Dovrebbe invece istituire un vero e proprio valutatore indipendente per verificare efficienza ed efficacia dei singoli operatori anche al fine di selezionare best practices ed eventuali premialità o penalità per chi supera o non raggiunge standard operativi prefissati. Come per molte nuove iniziative appare di una semplicità che è difficile a farsi. Vedo, anche alla luce di alcuni recenti fallimenti in politiche occupazionali tentate recentemente, due questioni che richiedono un grande cambiamento di mentalità. Mi riferisco alla sfida che la partecipazione alla governance pone a Regioni e rappresentanze sociali coinvolte nella realizzazione di questa nuova agenzia.

Le Regioni avranno un ruolo già nella costituzione dell’Agenzia. Se parteciperanno – come si è visto per Garanzia giovani – tese a indebolire il progetto pur di difendere le proprie prerogative in nome di una sussidiarietà che non tiene conto dei cittadini e dei loro diritti, si troveranno un’Agenzia che sarà ostacolo invece che strumento utile a sostenere le loro scelte di programmazione territoriale. In questo senso, la Lombardia, unica regione ad aver già creato un sistema analogo a quello previsto dal Jobs act, dovrà abbandonare posizioni di isolamento e giocare un ruolo finalmente nazionale, fatto di proposte già sperimentate e capace di influire in senso liberale solidaristico al disegno nazionale.

Ancora più pesante sarà la sfida per le rappresentanze sociali. Verso il Jobs act l’atteggiamento è stato tutto teso (al di là di opposizioni totali o parziali) a cercare di affermare il proprio potere di veto per tornare a metodi concertativi ormai superati. Nessuno si è assunto la responsabilità di abbandonare posizioni corporative e indicare cosa ciascuno era disposto a fare per affrontare la sfida occupazionale.

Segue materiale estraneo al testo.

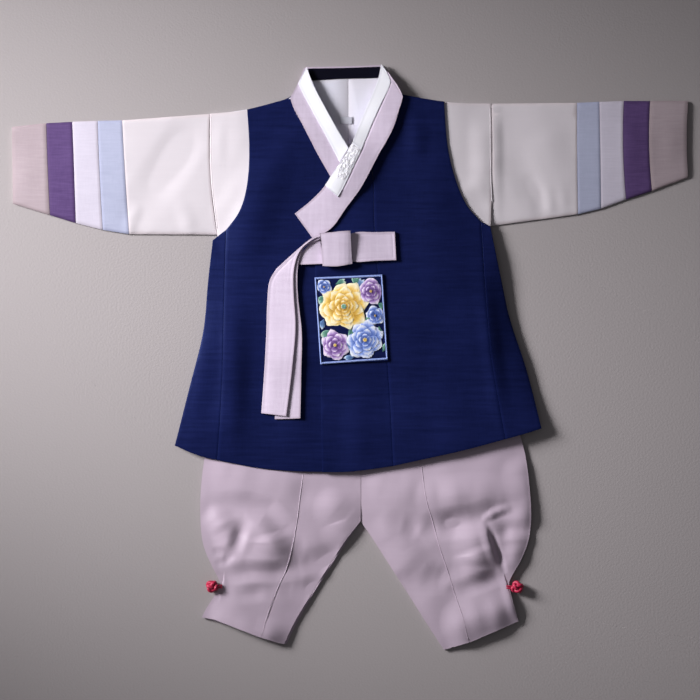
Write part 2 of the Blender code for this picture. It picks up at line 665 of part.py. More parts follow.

La governance dell’Agenzia non potrà non vedere coinvolte le forze sociali. Ma sarà la prima vera sfida di una partecipazione competitiva: non di contrapposizione, ma dove ognuno porta la propria capacità di collaborare con gli altri soggetti. Solo così anche la bilateralità vivrà una nuova stagione e dimostrerà che ci sono molte possibilità di rimettere in moto i corpi sociali senza cadere in egoismi corporativi.